I pre-ordered it a while ago because the subject seemed interesting. By the time the book came out and was automatically downloaded to my kindle, the subject didn't seem as interesting anymore.
But I started reading it anyway and am enjoying it a lot more than I expected to. The subjectÂ
is interesting, and the book is unusually well written.
It's about metabolism. The basic idea is that exercise doesn't matter for weight loss as much as you probably think. Exercise is extremely important for health, just not necessarily for weight control. Weight loss is all about calories in versus calories out, but a really unexpected finding -- now confirmed in numerous ways -- is that exercise doesn't actually affect "calories out" all that much. I mean, during a particular exercise session, "calories out" increase as much as we'd expect. When you do work, you have to burn the appropriate amount of energy to cover it. But if you start exercising regularly, your body weirdly slows down its metabolism during your non-exercise periods, like during sleep.
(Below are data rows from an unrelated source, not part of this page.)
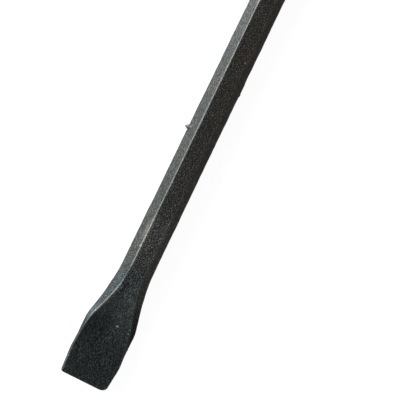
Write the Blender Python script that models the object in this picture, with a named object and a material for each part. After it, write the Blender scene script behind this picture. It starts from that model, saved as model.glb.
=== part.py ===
"""Spudger: the black prying stick of an electronics bench, moulded in one piece of filled nylon.

A six-sided shank spreads into a thin, straight-ended blade at +X. At -X it draws down
to a slim nose with a small hook cut into one side.
Units are metres. The tool lies on the flat under its shank, so Z = 0 is the bench,
X runs along the tool and Y across the blade. The mould parts on the shank's middle plane.
"""

import math

import bmesh
import bpy

# The whole tool
LENGTH = 0.146
RIDGE_REACH = 0.00024  # how far the rounding of a ridge reaches into the faces beside it
RIDGE_STEPS = 2

# Shank: a regular hexagon lying on a flat
ACROSS_FLATS = 0.0052
SHANK_HALF_HEIGHT = ACROSS_FLATS / 2
SHANK_HALF_WIDTH = ACROSS_FLATS / math.sqrt(3)
FACE_SHARE = 0.5  # a flat's share of the width over the corners

# Blade: distances run back from its straight end
BLADE_HALF_WIDTH = 0.00478
BLADE_END_HALF_WIDTH = 0.00452
BLADE_END_HALF_HEIGHT = 0.00030
BLADE_NARROWS_FROM = 0.0050
BLADE_CORNER_RADIUS = 0.0007
BLADE_EDGE_SLOPE = 0.00016  # how far the side edges slope in over half the blade's thickness
FACE_FULL_AT = 0.0080  # where the wide face has spread to the blade's sides
FACE_SPREADS_FROM = 0.0195  # where the wide face starts to spread
SHOULDER = 0.0113
SHOULDER_REACH = 0.0014  # how far the rounding of the shoulder reaches along the tool
SHOULDER_HALF_HEIGHT = 0.00085
THINS_FROM = 0.0175  # where the flare starts to thin down to the blade

# Flare between shank and blade: an arc tangent to the shank, then a straight slope
FLARE_ARC_RADIUS = 0.038
FLARE_ANGLE = math.radians(12.5)
FLARE_ARC_RISE = FLARE_ARC_RADIUS * (1 - math.cos(FLARE_ANGLE))
FLARE_ARC_RUN = FLARE_ARC_RADIUS * math.sin(FLARE_ANGLE)
FLARE_SLOPE_RISE = BLADE_HALF_WIDTH - SHANK_HALF_WIDTH - FLARE_ARC_RISE
FLARE_SLOPE_RUN = FLARE_SLOPE_RISE / math.tan(FLARE_ANGLE)
FLARE_START = SHOULDER + FLARE_SLOPE_RUN + FLARE_ARC_RUN

# Nose: distances run back from its tip
NOSE_BLUNT = 0.00004  # the point is blunt by this much
NOSE_LENGTH = 0.010
NECK = 0.011
NECK_HALF_WIDTH = 0.00155
NECK_HALF_HEIGHT = 0.00105
TAPER_START = 0.040

# Hook: a notch open to +Y, whose wall on the tip's side leans back over its floor
HOOK_FLOOR = 0.0058
HOOK_FLOOR_Y = 0.00045
HOOK_LIP_LEAN = 0.0008  # along the tool, from the floor to the lip
HOOK_RAMP_RUN = 0.0038  # along the tool, from the floor to the ramp's outer end
HOOK_FLOOR_REACH = 0.0004  # rounding of the floor
HOOK_STEPS = 4

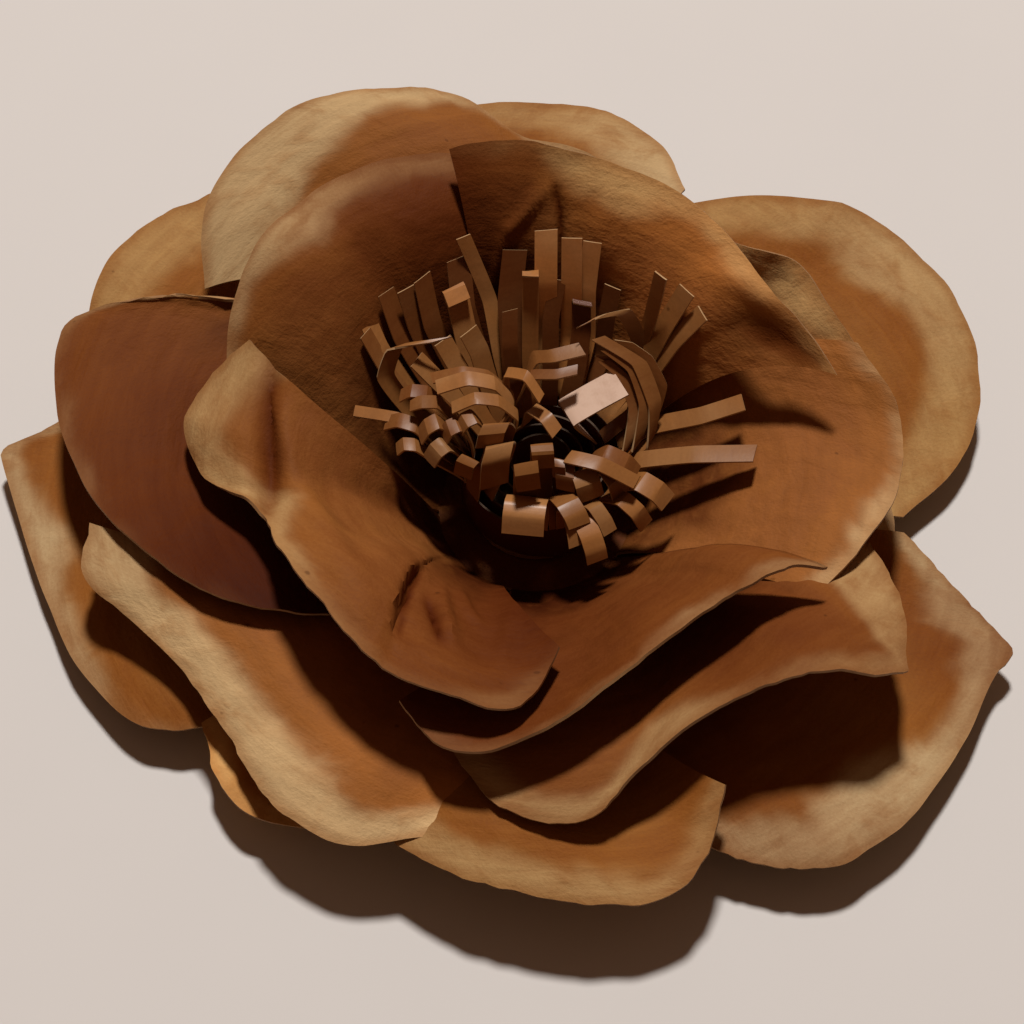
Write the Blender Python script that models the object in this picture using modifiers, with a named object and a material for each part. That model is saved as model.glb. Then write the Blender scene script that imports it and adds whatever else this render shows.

So the total number of calories you burn throughout the entire day is somewhat constrained -- once you get beyond a certain threshold, more exercise doesn't translate into much more total energy expenditure after accounting for the more efficient metabolism habitual exercisers enjoy while at rest. (I think what's going on is that when non-exercisers are at rest, their bodies are still working hard at the cellular level to mechanically deliver nutrients to cells, to clear waste from cells, etc. But a lot of that stuff happens automatically during exercise, so habitual exercisers can truly relax at the cellular level when they're just sitting around, in a way that non-exercisers cannot. But I'm just guessing at this part, not having finished the book.)
Anyway, in addition to popularizing some surprising findings (that the author worked on firsthand over the past few decades, getting Hadza hunters to drink doubly labeled water, for example), the book covers the traditional basics of metabolism in a very readable and interesting way, so the non-surprising sections are highly recommended as well.